(Entries taken from a collection)
━━━━━━━━━━━━━━━━
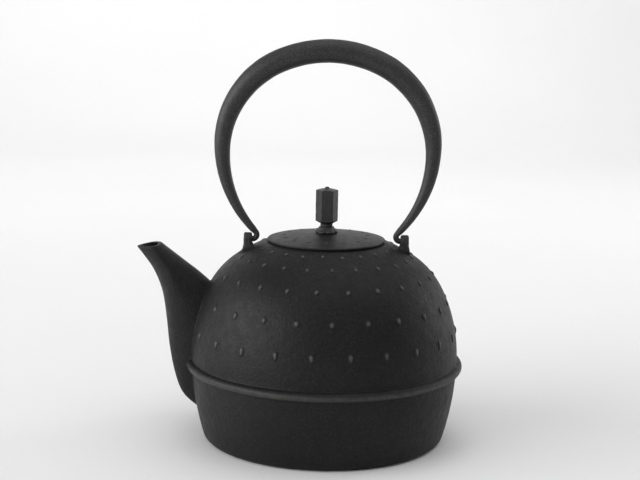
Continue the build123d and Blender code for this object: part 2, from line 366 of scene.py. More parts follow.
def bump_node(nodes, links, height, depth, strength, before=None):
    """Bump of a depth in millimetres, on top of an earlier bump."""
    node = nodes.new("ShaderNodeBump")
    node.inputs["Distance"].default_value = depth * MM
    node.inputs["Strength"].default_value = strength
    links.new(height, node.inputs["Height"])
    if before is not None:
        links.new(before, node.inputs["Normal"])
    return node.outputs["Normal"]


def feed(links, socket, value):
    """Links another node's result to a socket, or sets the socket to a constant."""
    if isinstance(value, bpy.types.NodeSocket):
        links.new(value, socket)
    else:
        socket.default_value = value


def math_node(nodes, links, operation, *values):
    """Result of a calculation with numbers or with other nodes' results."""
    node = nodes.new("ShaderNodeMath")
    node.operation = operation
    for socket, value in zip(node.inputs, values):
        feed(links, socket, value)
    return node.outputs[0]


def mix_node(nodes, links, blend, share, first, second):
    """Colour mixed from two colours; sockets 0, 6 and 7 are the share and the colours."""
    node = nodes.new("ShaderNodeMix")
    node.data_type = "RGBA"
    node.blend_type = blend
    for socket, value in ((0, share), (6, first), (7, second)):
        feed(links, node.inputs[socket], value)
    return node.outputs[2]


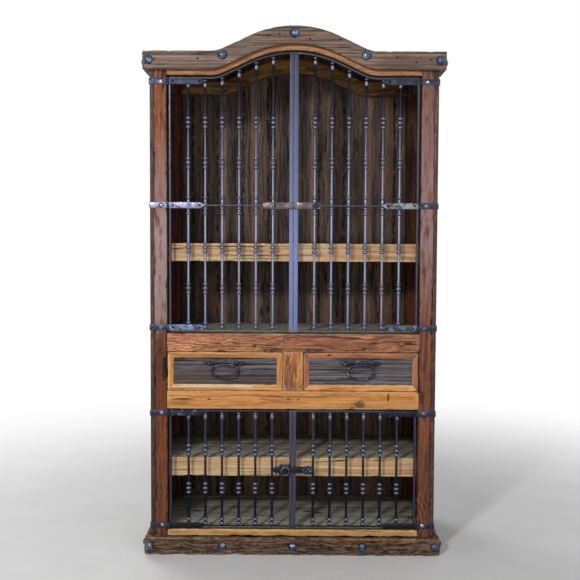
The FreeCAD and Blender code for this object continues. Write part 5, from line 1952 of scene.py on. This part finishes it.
━━━━━━━━━━━━━━━━
* **TASK**
Copy out each record exactly as given, omitting none.

* **SOLUTION TO THIS TASK**
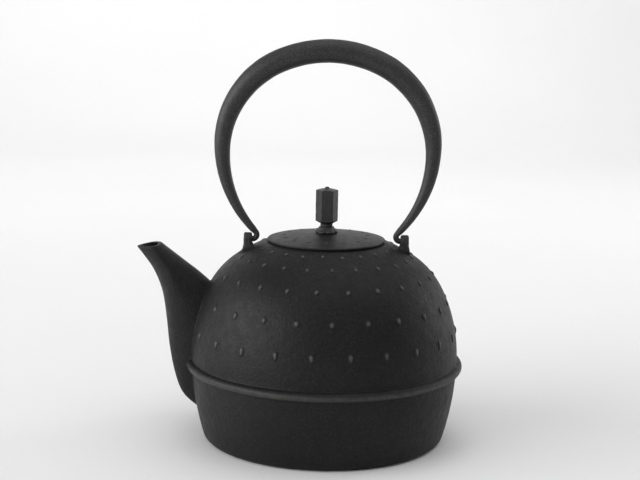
Continue the build123d and Blender code for this object: part 2, from line 366 of scene.py. More parts follow.
def bump_node(nodes, links, height, depth, strength, before=None):
    """Bump of a depth in millimetres, on top of an earlier bump."""
    node = nodes.new("ShaderNodeBump")
    node.inputs["Distance"].default_value = depth * MM
    node.inputs["Strength"].default_value = strength
    links.new(height, node.inputs["Height"])
    if before is not None:
        links.new(before, node.inputs["Normal"])
    return node.outputs["Normal"]


def feed(links, socket, value):
    """Links another node's result to a socket, or sets the socket to a constant."""
    if isinstance(value, bpy.types.NodeSocket):
        links.new(value, socket)
    else:
        socket.default_value = value


def math_node(nodes, links, operation, *values):
    """Result of a calculation with numbers or with other nodes' results."""
    node = nodes.new("ShaderNodeMath")
    node.operation = operation
    for socket, value in zip(node.inputs, values):
        feed(links, socket, value)
    return node.outputs[0]


def mix_node(nodes, links, blend, share, first, second):
    """Colour mixed from two colours; sockets 0, 6 and 7 are the share and the colours."""
    node = nodes.new("ShaderNodeMix")
    node.data_type = "RGBA"
    node.blend_type = blend
    for socket, value in ((0, share), (6, first), (7, second)):
        feed(links, node.inputs[socket], value)
    return node.outputs[2]


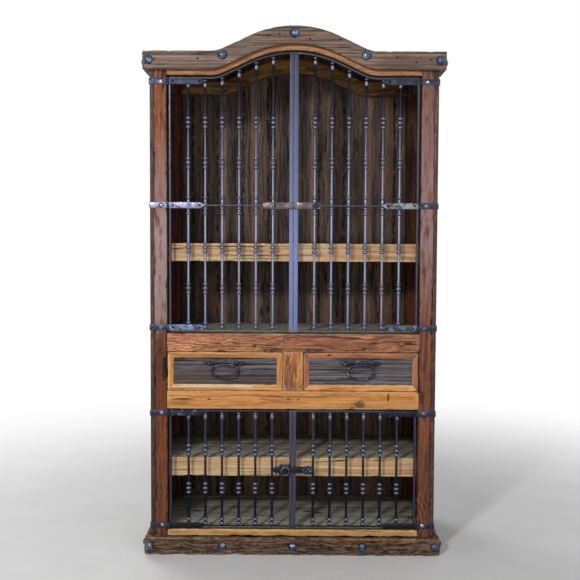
The FreeCAD and Blender code for this object continues. Write part 5, from line 1952 of scene.py on. This part finishes it.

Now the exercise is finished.